Cette nouvelle donne ne favorisera que certains secteurs bien précis, où l’agilité est une arme, comme :
Les secteurs à forte valeur ajoutée et à innovation rapide : robotique, impression 3D, électronique avancée… où chaque itération compte et où la capacité d’adaptation fait la différence.
Les secteurs stratégiques pour la souveraineté nationale : santé, intelligence artificielle, chimie verte, indépendance énergétique… où produire localement est une nécessité.
La production industrielle lourde à faible densité de valeur : comme l’emboutissage ou les palettes, où l’import-export est une absurdité logistique.
Ce que ça change pour les décennies à venir
Soyons clairs : le rapatriement de la production au pays n'est pas une question d'idéologie ou de patriotisme économique.
C'est de l'efficacité business pure et simple.
Un dirigeant qui a une vision long terme de son entreprise comprend que maîtriser sa chaîne de production, c'est se donner les moyens de pivoter quand le marché l'exige.
Bien sûr, ce modèle ne s'applique pas à tout le monde.

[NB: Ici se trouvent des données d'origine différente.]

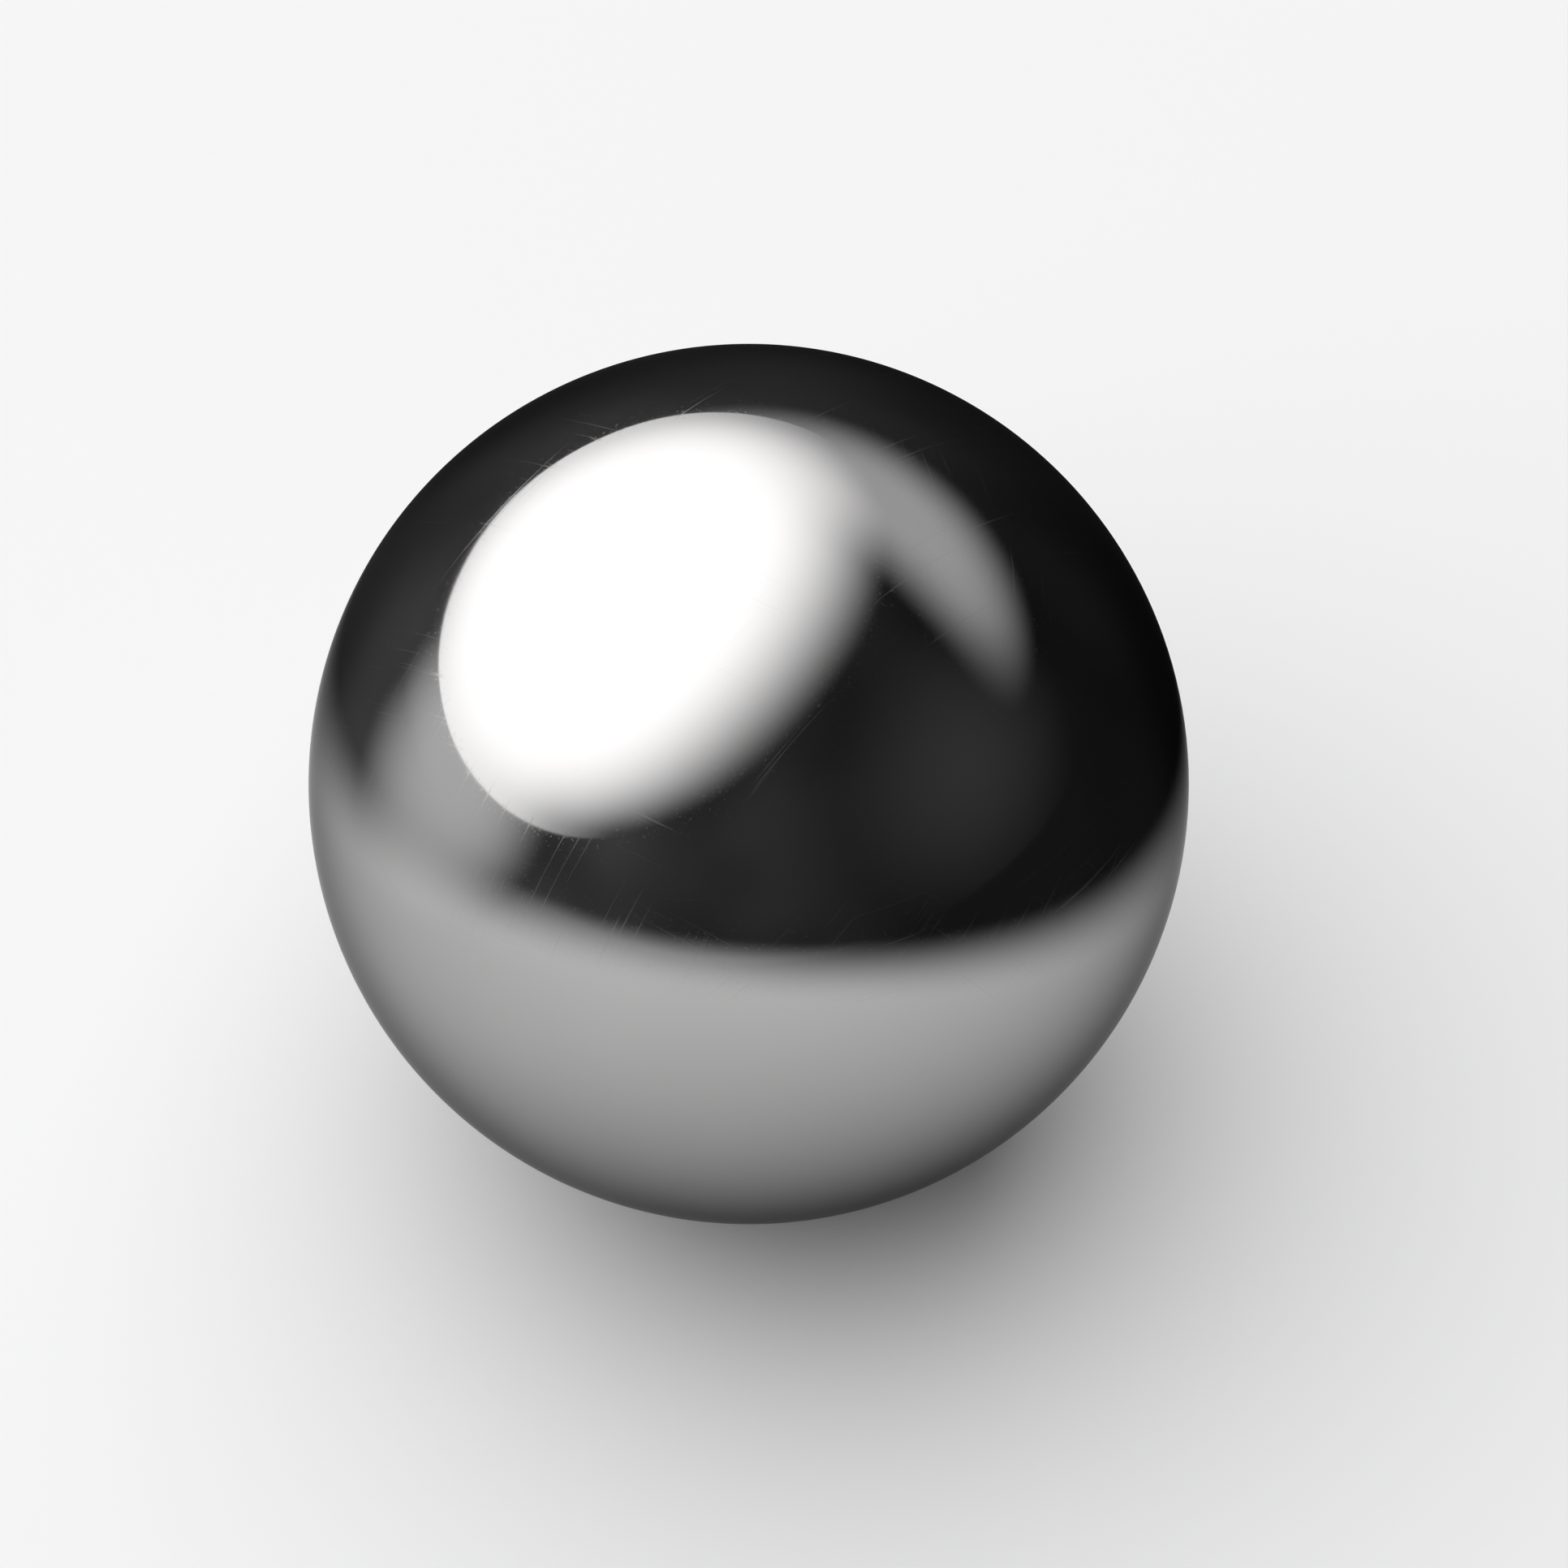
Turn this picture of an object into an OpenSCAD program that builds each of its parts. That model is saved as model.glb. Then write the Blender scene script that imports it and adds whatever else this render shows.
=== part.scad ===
// Steel ball: one solid sphere of stainless steel, ground and lapped to a mirror finish.
// It has no flat, bore, seam or parting line. The origin is its centre, and +Z is up.

/* [Ball] */
// Diameter of the ball, in millimetres
ball_d = 4; // [1:0.1:25]

/* [Hidden] */
// Steps round the ball in the preview
$fn = 96;

// The whole ball, in the grey of polished steel
module ball() {
    color("silver")
        sphere(d = ball_d);
}

ball();
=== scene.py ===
"""Looks of the steel ball: one mirror-polished ball lying on a pale studio floor."""
import math

import bmesh
import bpy
from mathutils import Matrix, Vector


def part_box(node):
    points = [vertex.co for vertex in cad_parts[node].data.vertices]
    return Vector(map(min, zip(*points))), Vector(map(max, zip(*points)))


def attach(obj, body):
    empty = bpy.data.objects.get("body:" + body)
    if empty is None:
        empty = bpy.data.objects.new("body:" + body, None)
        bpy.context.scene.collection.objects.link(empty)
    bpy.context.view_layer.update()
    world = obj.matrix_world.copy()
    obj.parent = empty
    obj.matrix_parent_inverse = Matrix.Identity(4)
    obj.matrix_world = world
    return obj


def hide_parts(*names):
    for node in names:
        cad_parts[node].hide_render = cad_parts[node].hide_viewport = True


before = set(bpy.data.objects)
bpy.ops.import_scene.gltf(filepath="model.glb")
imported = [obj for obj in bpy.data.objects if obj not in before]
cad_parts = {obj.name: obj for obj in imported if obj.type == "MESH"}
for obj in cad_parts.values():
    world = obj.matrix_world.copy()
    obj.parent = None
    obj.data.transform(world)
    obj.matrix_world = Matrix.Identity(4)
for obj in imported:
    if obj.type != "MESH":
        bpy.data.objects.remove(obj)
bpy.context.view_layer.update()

MM = 0.001

# Ball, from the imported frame
BALL_LOW, BALL_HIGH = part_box("ball")
BALL_R = (BALL_HIGH.z - BALL_LOW.z) / 2
BALL_CENTRE = Vector((0.0, 0.0, (BALL_HIGH.z + BALL_LOW.z) / 2))
FACE_QUADS = 64            # quads along each edge of the six faces that the ball is blown up from
MAP_NAME = "OFBake"        # under which the export looks for the ball's map
MAP_COLUMNS = 3            # of faces in that map
MAP_ROWS = 2
MAP_GAP = 0.01             # empty strip round each face, as a share of the map
SAME_POINT = 1e-5          # share of the radius within which the points of a round shape are joined

# Steel. Sizes are in mm, and a threshold gives the noise where an effect begins and where it is full
STEEL = (0.62, 0.612, 0.61)
STEEL_DEEP = (0.575, 0.567, 0.565)
TONE_SIZE = 0.9            # of the patches that lean towards STEEL_DEEP
TONE_SHARE = 0.6           # how far they lean at most
RIM_TINT = (0.45, 0.45, 0.45)
WAVE_SIZE = 0.9
WAVE_HEIGHT = 0.003
HAZE_SIZE = 1.3
HAZE_THRESHOLD = (0.4, 0.72)
HAZE_ROUGHNESS = (0.04, 0.075)
PIT_SIZE = 0.012
PIT_THRESHOLD = (0.64, 0.78)
PIT_ROUGHNESS = 0.14
HAIRLINE_SETS = 5
HAIRLINE_TURN = (57, 101, 39)    # degrees round X, Y and Z from one set to the next
HAIRLINE_WIDTH = 0.009
HAIRLINE_LENGTH = 0.5
HAIRLINE_THRESHOLD = (0.70, 0.80)
HAIRLINE_BAND = (0.75, 0.4)      # heights on a set's axis where it is gone and full, in radii
HAIRLINE_ROUGHNESS = 0.17

# Floor, and the far distance that it fades into
FLOOR_Z = BALL_LOW.z
FLOOR_R = 300 * MM
FLOOR_COLOUR = (0.945, 0.945, 0.948)
BACKGROUND = (0.95, 0.95, 0.953)
FADE = (40 * MM, 140 * MM)       # distances where the fading begins and ends
AMBIENT = 0.17             # strength of the fill light

# Black cloth round the set, seen only in the steel, whose glow is painted reflection: painted light
# makes it lighter to the left and in a spot low there. It leaves a pool of floor open below the ball:
# the directions whose product with POOL_TILT is low
TENT_R = 700 * MM
TENT_RISE = 0.004 * MM     # of its flat bottom over the floor
TENT_PAINTED_LIGHT_LEFT = 0.055          # tone of the painted light on the cloth
TENT_PAINTED_LIGHT_RIGHT = 0.008
PAINTED_FOLD_SIZE = 0.7            # of the soft folds that are painted shade and light on the cloth, as a share of their distance from the ball
PAINTED_FOLD_THRESHOLD = (0.3, 0.7)
PAINTED_FOLD_SHADE_AND_LIGHT = (0.65, 1.35)  # painted shade in a fold's trough and painted light on its crest, as shares of the cloth's tone
PAINTED_SPOT_AT = (184, 11)        # azimuth and elevation of the painted light spot, in degrees
PAINTED_SPOT_REACH = 32            # degrees
PAINTED_SPOT_TONE = 0.57
POOL_TILT = (0.09, 0.28, 1.0)
POOL_EDGE = (-0.41, -0.19)       # products where the pool is fully open and where it has closed
POOL_RIM = 0.15            # share of straight down that counts as the pool's edge
POOL_CLEAR_PAINTED_SHADE = (0.76, 0.32)  # share that the cloth lets through at that edge and under the ball: a painted shade that dims the steel's reflection of the floor, more towards the bottom

# Lamps and painted highlights. Azimuth, elevation and roll are in degrees, seen from the ball. Only the
# softbox lights the floor;
# its front and the two other fronts are glowing cards seen only in the steel, painted highlights. A
# front is even out to the share dims_from of its half sizes, given at -Y and at +Y. Its edge keeps the
# share rim of its tone at -Y and ever less towards +Y, down to none at RIM_ENDS
SOFTBOX = dict(azimuth=161, elevation=65, roll=-10, distance=180 * MM, half=(319 * MM, 240 * MM),
               tone=1.75, dims_from=(0.77, 0.0), rim=0.74)
SOFTBOX_LIGHT = 0.72       # of its tone, in its even light on the floor
RIM_ENDS = 0.15            # as a share of the front's half size along Y
STRIP_PAINTED_HIGHLIGHT = dict(azimuth=58, elevation=41, roll=-89, distance=400 * MM, half=(166 * MM, 547 * MM),
             tone=0.49, dims_from=(0.17, 0.17), rim=0.0)
BOUNCE_PAINTED_REFLECTION = dict(azimuth=-22, elevation=26, roll=0, distance=300 * MM, half=(250 * MM, 210 * MM),
              tone=0.045, dims_from=(0.0, 0.0), rim=0.0)

# Camera
VIEW_ELEVATION = 45
LENS = 135
SENSOR = 36
BALL_SHARE = 0.56          # of the frame's width
SHIFT_RIGHT = 0.08         # of the ball's radius, to leave room for the shadow
CLIP_START = 0.1 * MM
CLIP_END = 2 * FLOOR_R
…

Une entreprise qui a trouvé son produit “best-seller” et a besoin de produire rapidement 5 millions d’unités identiques a tout intérêt à rester en Chine.
Mais pour toutes les autres - celles qui évoluent dans des domaines à forte valeur ajoutée - la donne est différente.
Ce ne sont plus tant les coûts de production qui déterminent le succès d'une entreprise, mais sa flexibilité et sa réactivité.
Quand votre concurrent peut ajuster son produit en 2 jours et vous en 2 semaines, la bataille est déjà perdue.
Au final, la vraie question n'est pas "où produire le moins cher", mais "où produire le plus efficacement".
De plus en plus souvent, la réponse à cette question se trouve plus près de chez soi qu'on ne le pense.